Once I went to a meeting of chemists where the famous combinatorial chemist Peter G. Schultz was giving a lecture.
Famous chemists sometimes like to put up slides of the periodic table and something about their work. The famous organic chemist Barry Trost, for instance, once put up a slide where the element Palladium was 18 times (I'm estimating) larger than every other element. He called his slide, "The Periodic Table According to Trost."
Peter G. Schultz is famous for all kinds of work relating to drug discovery, using a technique called combinatorial chemistry which is advertised as "chemically directed evolution." In this scheme people make chemicals randomly (in a sense) but in a way that they can record and test the chemicals to see if do something useful. This is considered a big idea. Lots of start up drug companies have been built around this idea. Like the compounds, some companies didn't work and others did.
Peter Schultz looked at this idea and thought it would have great application to materials science. So when he produced a slide the periodic table, he was taking about something completely different than new drugs to cure hair loss and impotence. He said - and I'm paraphrasing here - "only a small subset of mixtures of the elements have been explored."
For instance, nobody knows what the shear modulus of an alloy that is 2% Vanadium, 7% nickel, 8% cobalt and 73% titanium is.
You could substitute any element of course, like the metal technetium for instance.
I have noted in previous diaries that the world supply of technetium is about 80 metric tons, but some of it has been lost by dumping it in the ocean. One group of people who have dumped a lot of technetium into the ocean are those nasty British, who have dumped technetium into the ocean at their nuclear fuel reprocessing plant at Sellafield.
Recently Sellafield reduced its technetium discharges by 90%, and now recovers more than 140 kg of technetium each year. A few kg still get out into the sea, and apparently, according to the Norwegian lutefisk industry, all atoms of technetium are blessed with high intelligence that makes it possible for them to find lutefisk to which they can attach themselves.
So what should the British do with the other 140 kg? Well it happens that potassium pertechnate (a molecule containing technetium, oxygen and potassium) is one the most potent corrosion inhibitors known. No one knows exactly how it works, but the situation is extraordinary. About 10 milligrams per liter of pertechnate either as the ammonium salt or the potassium salt offers extraordinary protection of steels against corrosion. It is in fact, one of the most potent anticorrosive agents known, several orders of magnitude more active for this purpose than chromium agents that are sometimes used today. Further, steel alloys of technetium are known to be extremely corrosion resistant.
I cannot think of a place better fitted to use pertechnate ion, or for that matter a steel/technetium alloy, than in the core of a nuclear reactor. In the pertechnate case a reactor with a million liters of water in the core would require about ten kilos of technetium used this way. Thus the annual output of Sellafield could, vastly slow the normal corrosion of about 14 nuclear reactors of this size.
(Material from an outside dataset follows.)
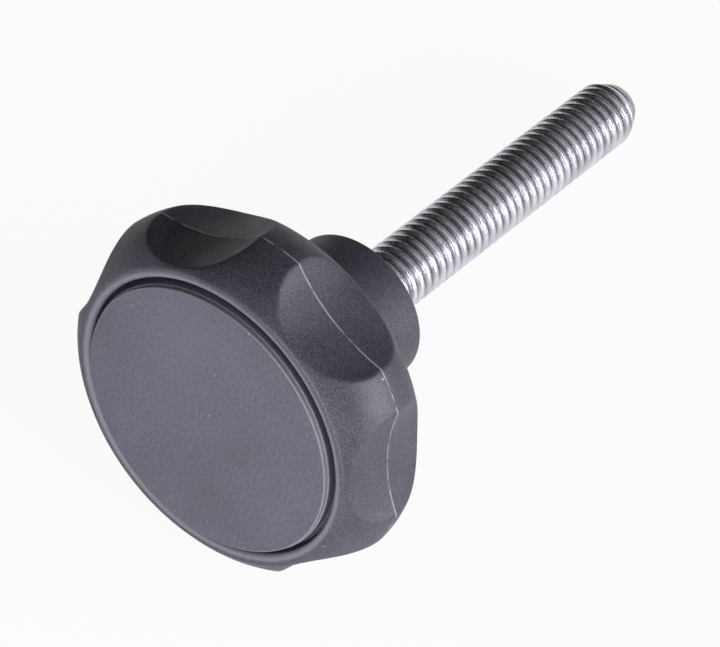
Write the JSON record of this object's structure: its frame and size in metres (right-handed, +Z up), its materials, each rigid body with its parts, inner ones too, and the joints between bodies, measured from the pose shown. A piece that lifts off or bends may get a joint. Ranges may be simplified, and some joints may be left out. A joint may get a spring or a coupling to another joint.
{
  "type": "lobed clamping knob with stud",
  "caption": "Lobed plastic clamping knob on a threaded steel stud, turned by hand to clamp, lock or adjust a fixture.",
  "frame": {"origin": "centre of the hub's seat face, on the axis of the stud", "axes": "+Z up with the knob lying on two lobes and on the end of its stud; +X level, towards the stud's tip; the stud dips 14.1 degrees below +X"},
  "size_m": [0.0589, 0.0322, 0.031],
  "materials": {
    "body_plastic": "black moulded plastic, fine matt texture",
    "cap_plastic": "black moulded plastic, smooth satin",
    "stud_steel": "bright zinc plated, rolled thread"
  },
  "bodies": {
    "root": {"knob_body": "body_plastic", "cap": "cap_plastic", "stud": "stud_steel"}
  },
  "joints": []
}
It is interesting to note that the technetium would not remain indefinitely in the reactor, since it would be necessarily converted, depending on the neutron flux, into the volatile compound ruthenium tetroxide, through transmutation. It might be a problem that some of the ruthenium (which would not be radioactive) might plate out on some components, but it is difficult to imagine this being all that much of a problem over the lifetime of a reactor.
It is interesting to ask what the properties of technetium metal itself are. They are indeed extraordinary. Technetium is a refractory element, meaning that it has a high melting point. In fact the melting point of the metal is higher than the melting point of zirconium, a metal widely used in building nuclear reactors. (The melting point of technetium is about 2160C). In fact there are only a few metals with melting points higher than technetium's, including tungsten, molybdenum, hafnium and tantalum and some rare metals like ruthenium (also accessible from so called "nuclear waste") the technetium analog rhenium, and a few others. (The metal hafnium, a neutron absorber that must be removed from zirconium used to make nuclear reactors, has been used in the control rods of small nuclear reactors such as those used on submarines.)
Most nuclear reactors have their temperatures controlled by the presence of water, of course, even if the water is pressurized so as to remain liquid at high temperatures or if it is supercritical, a state that is neither liquid nor gas. Few reactors are designed to run at even the melting point of zirconium (1855C).
Moreover technetium has other remarkable properties as well. The metal's "Young's Modulus" a measure of resistance to stress and strain makes it stronger than steel for instance:
Young's modulus for Technetium and other elements.
Note that there is only about 80 tons of technetium on earth, and much has already been lost through dumping, sadly not enough to much machining. Many metals that are potentially highly useful are rare, technetium among them. The difference is, however, that technetium can be made. Of course it is radioactive. Certain of its nuclear properties, including ability to absorb neutrons and be transmuted into ruthenium, mean that technetium metal has draw backs as a structural material. But the question of alloys is quite another matter. As the chemist Schultz suggested, the properties of most alloys are simply unknown. The remarkable properties of technetium however suggest that we should find out about its alloys however, especially now that the age of robotics has commenced.
One thing is certain: We want any nuclear reactors we build to last a long time, longer than Oyster Creek has lasted up to now. Thus we need to analyze the chemical implications of technetium additives in reactor systems. It is just stupid not to do so.
I am running out of time for now. I may have more to say about technetium in the future, or maybe not.